- Problem to work on: Wherever the string "between" appears, copy the whole line.
::: Available data
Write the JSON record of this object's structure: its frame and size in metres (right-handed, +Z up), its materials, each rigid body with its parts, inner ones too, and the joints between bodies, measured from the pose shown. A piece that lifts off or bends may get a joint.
::::::
::: Available data
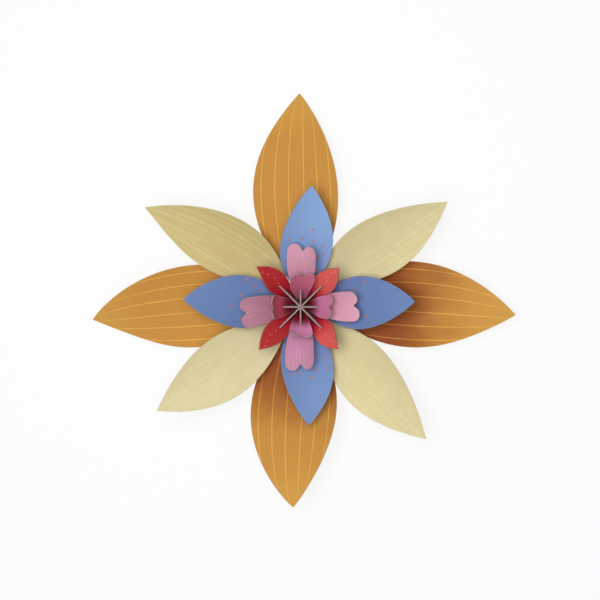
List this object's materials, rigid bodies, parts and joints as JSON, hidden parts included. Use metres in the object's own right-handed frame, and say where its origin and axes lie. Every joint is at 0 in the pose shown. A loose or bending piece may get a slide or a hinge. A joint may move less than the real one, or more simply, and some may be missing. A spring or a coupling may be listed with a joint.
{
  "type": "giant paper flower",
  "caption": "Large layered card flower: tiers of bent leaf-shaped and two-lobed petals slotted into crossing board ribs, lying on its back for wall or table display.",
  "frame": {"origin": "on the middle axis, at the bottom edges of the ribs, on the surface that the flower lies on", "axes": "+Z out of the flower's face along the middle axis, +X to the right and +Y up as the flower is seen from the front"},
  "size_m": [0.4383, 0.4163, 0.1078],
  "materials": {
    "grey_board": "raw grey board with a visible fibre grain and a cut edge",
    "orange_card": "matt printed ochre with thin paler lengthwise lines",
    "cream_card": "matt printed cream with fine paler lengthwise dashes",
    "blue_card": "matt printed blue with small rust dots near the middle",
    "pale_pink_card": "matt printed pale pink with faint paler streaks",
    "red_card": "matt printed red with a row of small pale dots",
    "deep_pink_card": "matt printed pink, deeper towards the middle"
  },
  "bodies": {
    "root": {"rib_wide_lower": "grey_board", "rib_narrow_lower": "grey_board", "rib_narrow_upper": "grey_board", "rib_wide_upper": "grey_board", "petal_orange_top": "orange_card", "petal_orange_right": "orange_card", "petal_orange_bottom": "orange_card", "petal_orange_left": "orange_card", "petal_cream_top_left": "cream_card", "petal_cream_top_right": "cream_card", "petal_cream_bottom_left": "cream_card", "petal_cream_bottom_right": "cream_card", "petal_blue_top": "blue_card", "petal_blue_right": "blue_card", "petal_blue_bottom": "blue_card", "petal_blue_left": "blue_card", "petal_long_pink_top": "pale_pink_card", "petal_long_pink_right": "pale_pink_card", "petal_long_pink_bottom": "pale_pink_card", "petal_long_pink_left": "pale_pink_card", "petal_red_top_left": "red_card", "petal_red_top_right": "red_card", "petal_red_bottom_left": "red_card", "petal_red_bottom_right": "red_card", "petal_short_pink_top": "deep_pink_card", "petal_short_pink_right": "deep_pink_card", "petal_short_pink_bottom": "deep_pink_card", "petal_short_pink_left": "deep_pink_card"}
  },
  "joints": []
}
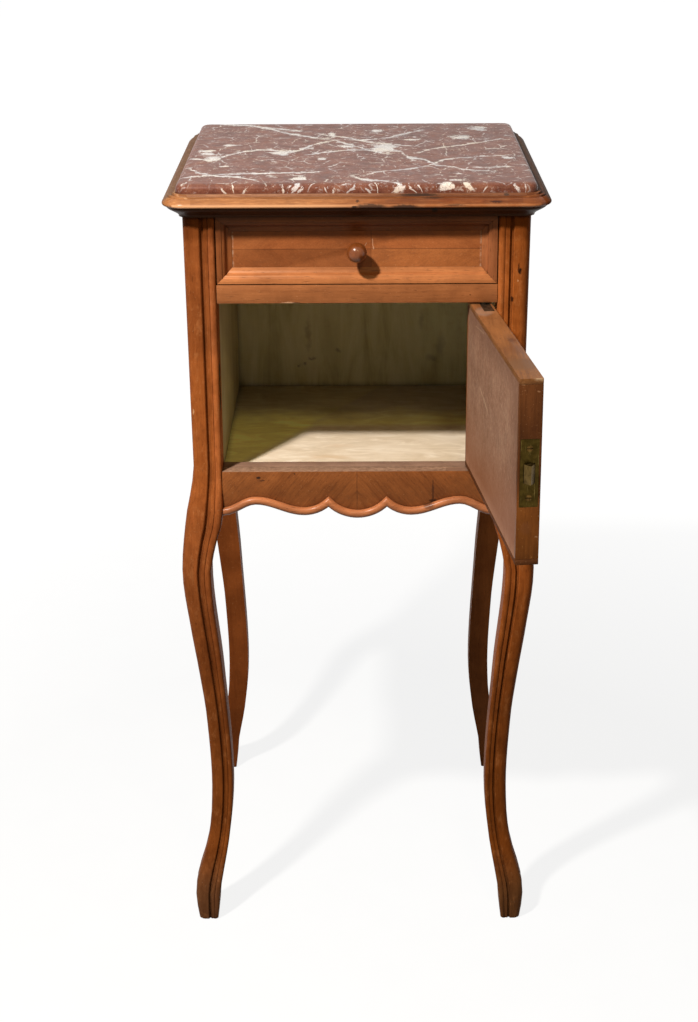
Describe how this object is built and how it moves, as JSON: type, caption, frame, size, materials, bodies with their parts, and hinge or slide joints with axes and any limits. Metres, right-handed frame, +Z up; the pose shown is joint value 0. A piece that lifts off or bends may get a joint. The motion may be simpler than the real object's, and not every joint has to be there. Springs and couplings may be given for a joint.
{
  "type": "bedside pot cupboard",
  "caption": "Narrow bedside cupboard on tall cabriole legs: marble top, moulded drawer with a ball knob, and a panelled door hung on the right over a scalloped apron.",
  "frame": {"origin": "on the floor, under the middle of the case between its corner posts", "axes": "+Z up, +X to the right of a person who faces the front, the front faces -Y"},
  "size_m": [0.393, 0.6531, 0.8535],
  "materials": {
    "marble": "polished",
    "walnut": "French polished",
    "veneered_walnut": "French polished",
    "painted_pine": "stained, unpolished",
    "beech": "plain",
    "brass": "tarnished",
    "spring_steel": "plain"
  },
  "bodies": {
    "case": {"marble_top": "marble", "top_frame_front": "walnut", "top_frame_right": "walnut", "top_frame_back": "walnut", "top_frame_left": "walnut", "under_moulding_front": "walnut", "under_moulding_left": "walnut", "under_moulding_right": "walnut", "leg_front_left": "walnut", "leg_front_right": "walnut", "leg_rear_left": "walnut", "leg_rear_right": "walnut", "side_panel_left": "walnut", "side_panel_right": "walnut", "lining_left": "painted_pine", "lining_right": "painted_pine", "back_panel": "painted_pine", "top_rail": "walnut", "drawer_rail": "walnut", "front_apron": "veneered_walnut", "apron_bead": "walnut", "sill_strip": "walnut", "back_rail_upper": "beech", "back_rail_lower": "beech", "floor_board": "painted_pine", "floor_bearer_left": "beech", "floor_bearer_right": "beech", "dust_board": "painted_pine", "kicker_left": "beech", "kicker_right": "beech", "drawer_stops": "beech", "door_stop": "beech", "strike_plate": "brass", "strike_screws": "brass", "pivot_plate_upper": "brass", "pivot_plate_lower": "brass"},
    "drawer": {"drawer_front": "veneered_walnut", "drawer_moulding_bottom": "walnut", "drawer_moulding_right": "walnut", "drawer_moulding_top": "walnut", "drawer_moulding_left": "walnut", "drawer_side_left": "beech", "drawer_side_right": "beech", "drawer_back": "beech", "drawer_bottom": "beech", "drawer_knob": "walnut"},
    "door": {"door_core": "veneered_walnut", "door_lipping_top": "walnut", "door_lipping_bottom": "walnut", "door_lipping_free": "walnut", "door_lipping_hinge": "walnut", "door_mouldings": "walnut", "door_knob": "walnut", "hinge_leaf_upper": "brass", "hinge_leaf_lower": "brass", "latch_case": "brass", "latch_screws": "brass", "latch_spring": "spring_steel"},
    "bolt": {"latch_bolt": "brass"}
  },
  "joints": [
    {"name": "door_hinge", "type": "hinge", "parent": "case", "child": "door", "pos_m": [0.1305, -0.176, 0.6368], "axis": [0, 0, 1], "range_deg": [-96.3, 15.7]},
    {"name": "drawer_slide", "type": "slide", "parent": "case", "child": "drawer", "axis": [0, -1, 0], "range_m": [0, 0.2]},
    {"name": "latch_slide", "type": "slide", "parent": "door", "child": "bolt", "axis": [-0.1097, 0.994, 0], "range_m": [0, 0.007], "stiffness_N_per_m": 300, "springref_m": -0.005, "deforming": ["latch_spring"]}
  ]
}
::::::
- Exercise result:
Write the JSON record of this object's structure: its frame and size in metres (right-handed, +Z up), its materials, each rigid body with its parts, inner ones too, and the joints between bodies, measured from the pose shown. A piece that lifts off or bends may get a joint.
  "frame": {"origin": "on the floor, under the middle of the case between its corner posts", "axes": "+Z up, +X to the right of a person who faces the front, the front faces -Y"},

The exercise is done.